Exercise data.

============================================================

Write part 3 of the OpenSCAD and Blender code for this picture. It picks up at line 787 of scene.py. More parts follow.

============================================================

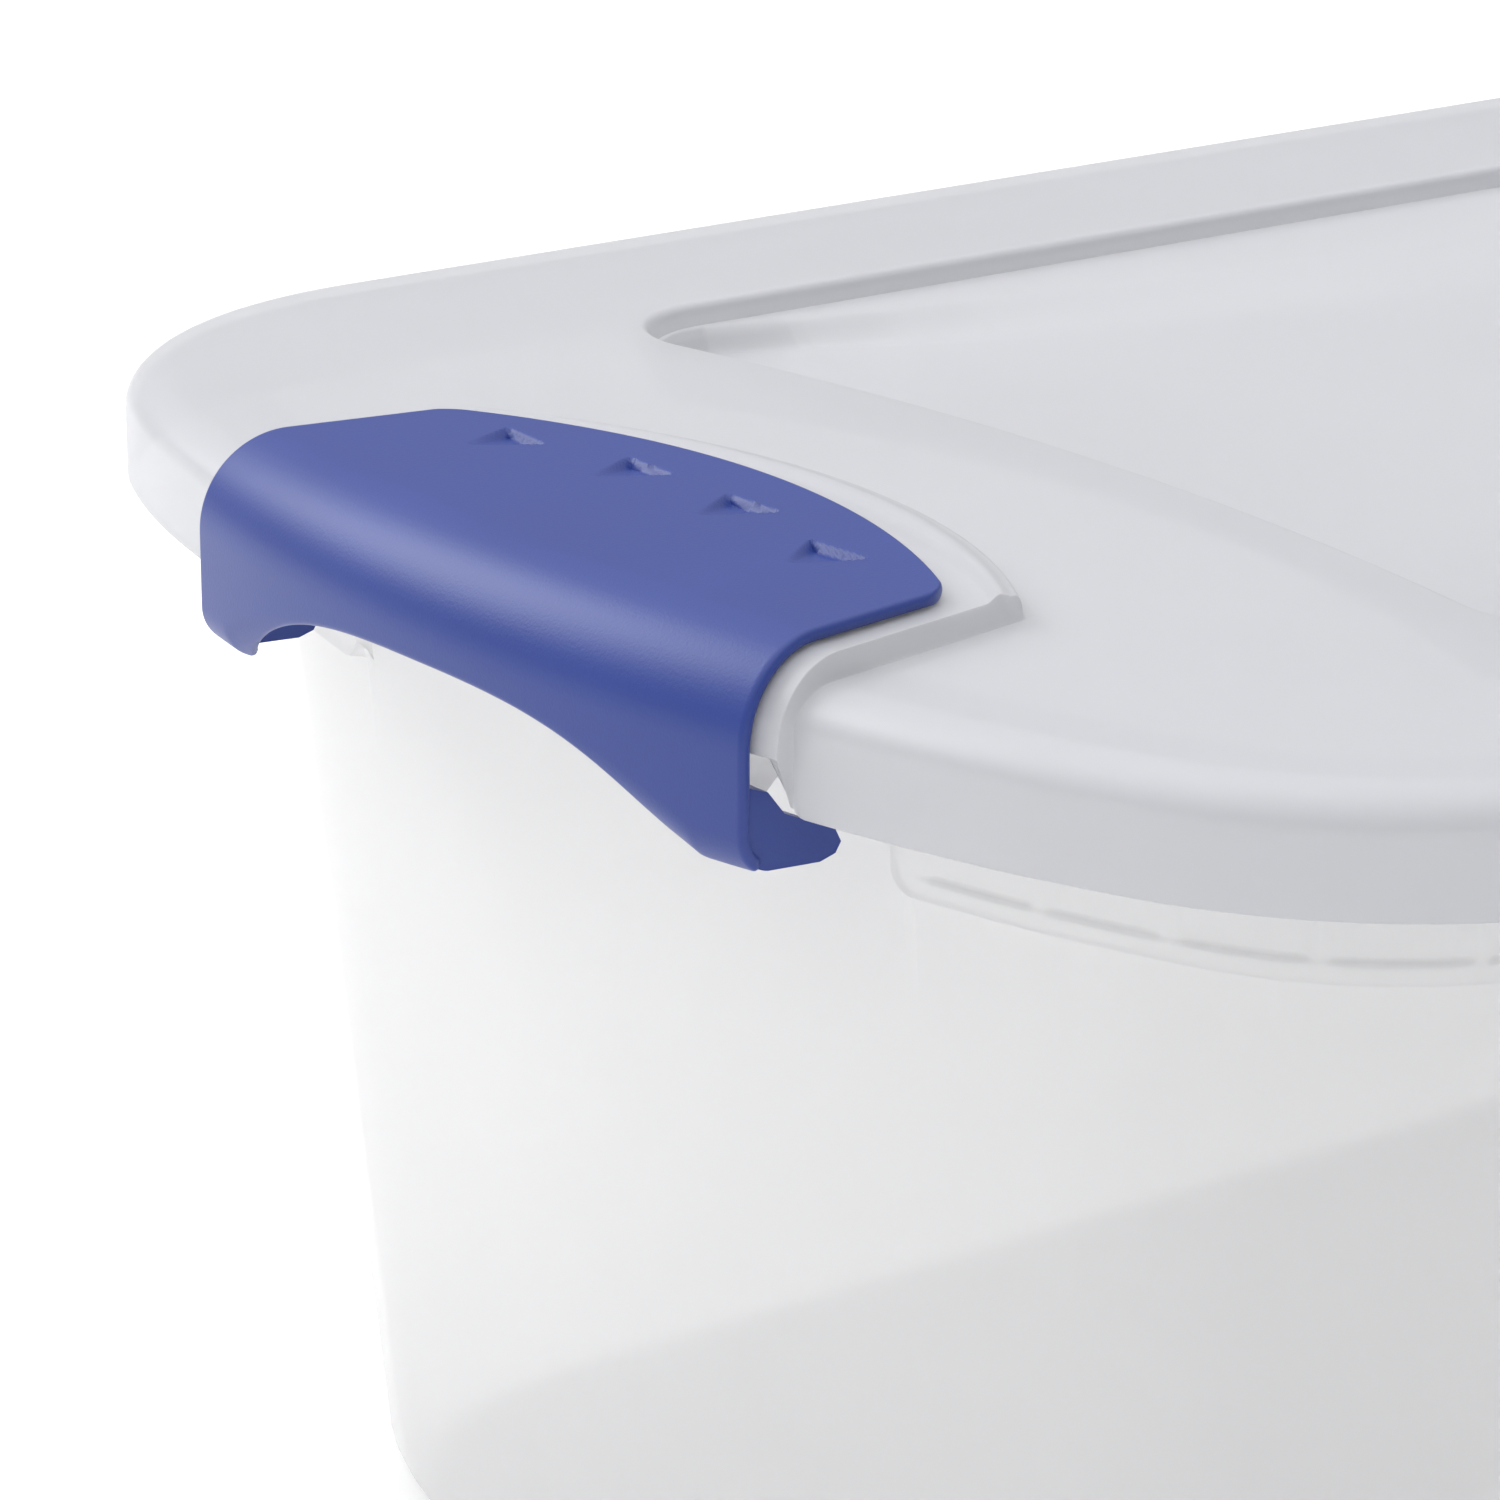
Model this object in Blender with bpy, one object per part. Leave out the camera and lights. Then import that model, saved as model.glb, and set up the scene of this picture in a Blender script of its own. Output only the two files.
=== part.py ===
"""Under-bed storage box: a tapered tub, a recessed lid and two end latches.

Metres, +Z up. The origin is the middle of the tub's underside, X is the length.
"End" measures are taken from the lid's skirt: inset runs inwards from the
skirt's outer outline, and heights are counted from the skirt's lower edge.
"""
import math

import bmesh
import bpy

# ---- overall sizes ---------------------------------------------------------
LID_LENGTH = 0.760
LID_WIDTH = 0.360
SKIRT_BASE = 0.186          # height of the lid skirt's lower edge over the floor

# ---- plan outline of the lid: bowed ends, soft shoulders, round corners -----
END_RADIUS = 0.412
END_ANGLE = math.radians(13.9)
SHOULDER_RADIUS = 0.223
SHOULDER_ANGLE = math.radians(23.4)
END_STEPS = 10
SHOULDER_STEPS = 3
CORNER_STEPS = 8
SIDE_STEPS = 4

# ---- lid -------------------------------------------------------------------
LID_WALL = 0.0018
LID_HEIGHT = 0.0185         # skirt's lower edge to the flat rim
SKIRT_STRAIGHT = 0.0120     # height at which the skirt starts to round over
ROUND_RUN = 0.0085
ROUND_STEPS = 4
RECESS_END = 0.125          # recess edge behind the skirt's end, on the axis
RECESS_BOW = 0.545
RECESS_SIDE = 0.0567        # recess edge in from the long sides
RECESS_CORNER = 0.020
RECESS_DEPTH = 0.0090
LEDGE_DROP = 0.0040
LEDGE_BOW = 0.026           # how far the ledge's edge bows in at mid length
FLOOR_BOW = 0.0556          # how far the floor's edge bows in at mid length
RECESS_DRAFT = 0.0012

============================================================

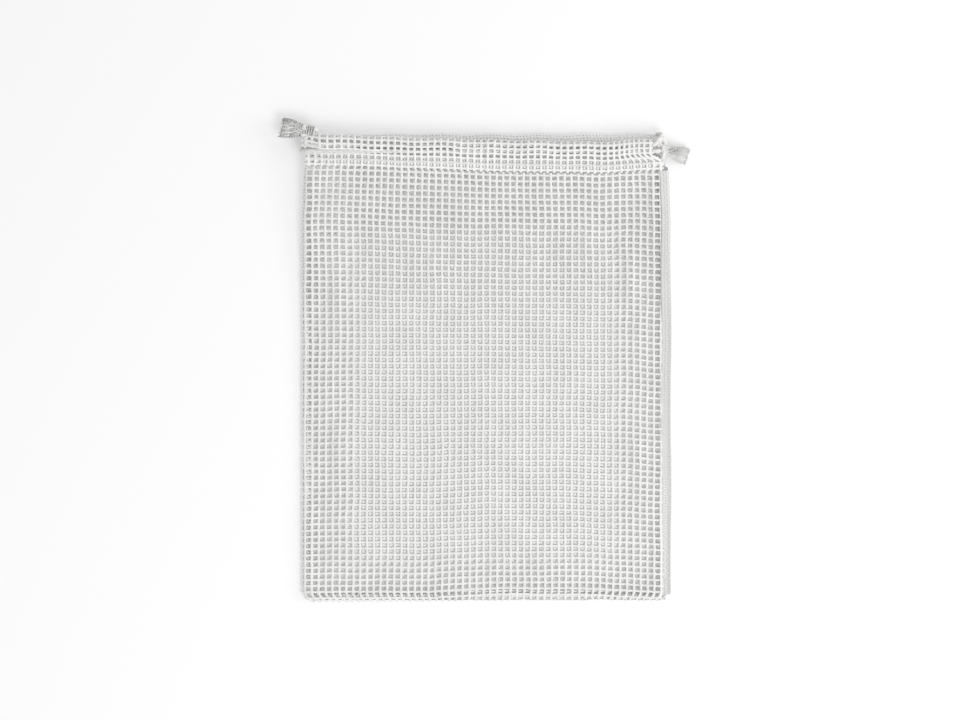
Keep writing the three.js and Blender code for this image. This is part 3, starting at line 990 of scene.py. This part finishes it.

============================================================

Problem statement. Write the lines again exactly, beginning at the line that has "Model this object" and stopping after the line that has "SIDE_STEPS = 4"; include no other lines.

Finished task.
Model this object in Blender with bpy, one object per part. Leave out the camera and lights. Then import that model, saved as model.glb, and set up the scene of this picture in a Blender script of its own. Output only the two files.
=== part.py ===
"""Under-bed storage box: a tapered tub, a recessed lid and two end latches.

Metres, +Z up. The origin is the middle of the tub's underside, X is the length.
"End" measures are taken from the lid's skirt: inset runs inwards from the
skirt's outer outline, and heights are counted from the skirt's lower edge.
"""
import math

import bmesh
import bpy

# ---- overall sizes ---------------------------------------------------------
LID_LENGTH = 0.760
LID_WIDTH = 0.360
SKIRT_BASE = 0.186          # height of the lid skirt's lower edge over the floor

# ---- plan outline of the lid: bowed ends, soft shoulders, round corners -----
END_RADIUS = 0.412
END_ANGLE = math.radians(13.9)
SHOULDER_RADIUS = 0.223
SHOULDER_ANGLE = math.radians(23.4)
END_STEPS = 10
SHOULDER_STEPS = 3
CORNER_STEPS = 8
SIDE_STEPS = 4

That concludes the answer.